DIRECTIONS -
From the entries below, copy every line where the string "parts" appears.

RECORDED DATA -
····················
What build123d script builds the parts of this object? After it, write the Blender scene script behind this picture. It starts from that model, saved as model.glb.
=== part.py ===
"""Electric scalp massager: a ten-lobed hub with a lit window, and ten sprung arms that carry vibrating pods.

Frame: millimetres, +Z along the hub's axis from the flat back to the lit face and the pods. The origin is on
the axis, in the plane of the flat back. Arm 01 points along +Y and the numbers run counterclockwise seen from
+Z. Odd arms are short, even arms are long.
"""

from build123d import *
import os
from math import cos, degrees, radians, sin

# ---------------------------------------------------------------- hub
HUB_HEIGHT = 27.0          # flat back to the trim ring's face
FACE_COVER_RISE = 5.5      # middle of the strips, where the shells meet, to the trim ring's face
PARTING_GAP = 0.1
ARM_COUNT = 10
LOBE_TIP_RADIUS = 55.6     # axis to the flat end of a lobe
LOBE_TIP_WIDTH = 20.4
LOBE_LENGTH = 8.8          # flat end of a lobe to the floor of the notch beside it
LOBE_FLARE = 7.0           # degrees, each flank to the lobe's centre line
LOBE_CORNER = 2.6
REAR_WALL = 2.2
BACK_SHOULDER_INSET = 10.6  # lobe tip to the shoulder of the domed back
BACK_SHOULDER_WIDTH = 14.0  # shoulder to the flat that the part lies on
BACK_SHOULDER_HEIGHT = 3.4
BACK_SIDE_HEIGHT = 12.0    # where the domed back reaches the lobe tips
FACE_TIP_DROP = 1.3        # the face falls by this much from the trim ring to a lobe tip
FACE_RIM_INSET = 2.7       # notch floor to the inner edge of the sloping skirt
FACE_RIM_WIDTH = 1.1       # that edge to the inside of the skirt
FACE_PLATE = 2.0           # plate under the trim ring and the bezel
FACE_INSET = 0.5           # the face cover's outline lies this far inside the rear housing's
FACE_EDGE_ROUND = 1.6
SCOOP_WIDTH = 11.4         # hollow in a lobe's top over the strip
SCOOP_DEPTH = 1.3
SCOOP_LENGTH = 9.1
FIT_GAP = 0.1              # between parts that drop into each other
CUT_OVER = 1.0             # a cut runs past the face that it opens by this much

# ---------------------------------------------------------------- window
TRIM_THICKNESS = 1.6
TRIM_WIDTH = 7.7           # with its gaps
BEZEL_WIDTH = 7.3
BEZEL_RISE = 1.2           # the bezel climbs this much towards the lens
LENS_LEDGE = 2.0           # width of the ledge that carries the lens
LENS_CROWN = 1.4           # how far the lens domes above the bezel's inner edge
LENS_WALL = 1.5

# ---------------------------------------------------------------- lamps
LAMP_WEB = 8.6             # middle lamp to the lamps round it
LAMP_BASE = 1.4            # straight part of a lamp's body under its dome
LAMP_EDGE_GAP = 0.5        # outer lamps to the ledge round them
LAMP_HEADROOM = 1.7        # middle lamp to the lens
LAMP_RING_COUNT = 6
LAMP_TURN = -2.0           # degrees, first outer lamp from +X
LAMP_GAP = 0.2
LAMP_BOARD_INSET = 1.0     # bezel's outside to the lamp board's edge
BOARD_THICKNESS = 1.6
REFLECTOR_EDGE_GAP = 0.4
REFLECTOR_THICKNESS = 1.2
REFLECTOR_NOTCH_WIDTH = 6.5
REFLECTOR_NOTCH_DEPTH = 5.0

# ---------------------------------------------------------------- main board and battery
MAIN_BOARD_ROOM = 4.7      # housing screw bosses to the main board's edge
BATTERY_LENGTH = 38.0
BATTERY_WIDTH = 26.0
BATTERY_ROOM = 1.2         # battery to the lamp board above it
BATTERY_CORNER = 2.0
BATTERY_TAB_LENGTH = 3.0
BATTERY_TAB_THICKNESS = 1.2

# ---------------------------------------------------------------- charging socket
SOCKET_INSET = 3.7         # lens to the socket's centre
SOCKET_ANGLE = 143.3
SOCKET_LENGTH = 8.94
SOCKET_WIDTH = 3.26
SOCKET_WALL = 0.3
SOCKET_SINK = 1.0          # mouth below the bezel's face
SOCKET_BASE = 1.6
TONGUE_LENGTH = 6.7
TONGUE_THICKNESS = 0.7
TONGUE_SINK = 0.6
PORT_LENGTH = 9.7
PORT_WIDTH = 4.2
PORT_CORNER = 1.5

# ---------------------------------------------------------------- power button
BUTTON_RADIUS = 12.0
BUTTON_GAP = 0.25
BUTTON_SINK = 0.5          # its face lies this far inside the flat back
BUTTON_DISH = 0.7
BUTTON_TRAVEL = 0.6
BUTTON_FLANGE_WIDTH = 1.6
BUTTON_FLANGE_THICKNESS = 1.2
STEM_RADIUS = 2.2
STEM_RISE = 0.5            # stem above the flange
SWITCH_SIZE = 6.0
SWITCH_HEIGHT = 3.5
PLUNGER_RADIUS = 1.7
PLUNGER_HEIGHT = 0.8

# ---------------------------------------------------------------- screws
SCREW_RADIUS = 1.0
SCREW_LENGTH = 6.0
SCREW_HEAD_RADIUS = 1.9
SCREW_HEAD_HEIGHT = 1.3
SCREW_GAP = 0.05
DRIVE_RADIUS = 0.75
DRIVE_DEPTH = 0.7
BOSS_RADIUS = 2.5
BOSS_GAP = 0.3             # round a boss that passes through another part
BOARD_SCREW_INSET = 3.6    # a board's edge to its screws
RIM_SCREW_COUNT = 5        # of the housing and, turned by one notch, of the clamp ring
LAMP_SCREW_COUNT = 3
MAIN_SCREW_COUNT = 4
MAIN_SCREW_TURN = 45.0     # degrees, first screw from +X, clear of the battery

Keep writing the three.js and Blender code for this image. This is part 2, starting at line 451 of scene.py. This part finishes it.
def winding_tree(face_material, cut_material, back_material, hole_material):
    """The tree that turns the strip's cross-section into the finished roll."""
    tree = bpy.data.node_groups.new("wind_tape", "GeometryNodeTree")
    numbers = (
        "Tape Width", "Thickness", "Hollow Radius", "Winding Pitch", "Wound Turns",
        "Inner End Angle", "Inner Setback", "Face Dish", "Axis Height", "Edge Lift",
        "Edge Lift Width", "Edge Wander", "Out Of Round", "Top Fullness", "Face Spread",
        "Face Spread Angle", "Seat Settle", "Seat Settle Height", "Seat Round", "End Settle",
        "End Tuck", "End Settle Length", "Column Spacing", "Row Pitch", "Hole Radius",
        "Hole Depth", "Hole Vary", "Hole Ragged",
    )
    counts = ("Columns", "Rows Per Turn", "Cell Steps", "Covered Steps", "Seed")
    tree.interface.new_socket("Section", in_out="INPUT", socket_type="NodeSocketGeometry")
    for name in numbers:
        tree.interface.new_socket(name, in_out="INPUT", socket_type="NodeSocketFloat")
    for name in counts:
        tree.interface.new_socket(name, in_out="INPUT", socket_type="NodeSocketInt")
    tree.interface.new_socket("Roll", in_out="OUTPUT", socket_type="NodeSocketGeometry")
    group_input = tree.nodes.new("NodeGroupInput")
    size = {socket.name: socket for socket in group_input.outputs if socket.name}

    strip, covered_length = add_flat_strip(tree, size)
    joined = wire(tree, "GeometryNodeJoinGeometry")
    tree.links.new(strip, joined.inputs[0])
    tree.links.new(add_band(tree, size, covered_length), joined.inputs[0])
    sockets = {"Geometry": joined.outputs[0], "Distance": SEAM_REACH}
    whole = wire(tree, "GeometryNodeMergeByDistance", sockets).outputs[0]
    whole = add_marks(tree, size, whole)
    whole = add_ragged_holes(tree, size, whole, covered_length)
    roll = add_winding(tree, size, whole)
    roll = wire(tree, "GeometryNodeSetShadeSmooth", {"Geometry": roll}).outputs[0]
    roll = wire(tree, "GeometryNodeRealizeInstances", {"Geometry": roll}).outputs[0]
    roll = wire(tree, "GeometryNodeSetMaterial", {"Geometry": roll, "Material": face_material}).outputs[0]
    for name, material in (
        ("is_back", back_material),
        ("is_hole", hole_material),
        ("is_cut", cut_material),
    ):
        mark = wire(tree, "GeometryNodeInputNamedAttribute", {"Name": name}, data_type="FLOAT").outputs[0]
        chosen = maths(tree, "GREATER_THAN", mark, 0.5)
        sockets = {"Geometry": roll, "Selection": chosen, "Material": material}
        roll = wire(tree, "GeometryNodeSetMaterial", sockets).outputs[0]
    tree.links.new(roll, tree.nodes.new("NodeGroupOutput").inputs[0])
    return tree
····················
FULL SOLUTION -
What build123d script builds the parts of this object? After it, write the Blender scene script behind this picture. It starts from that model, saved as model.glb.
FIT_GAP = 0.1              # between parts that drop into each other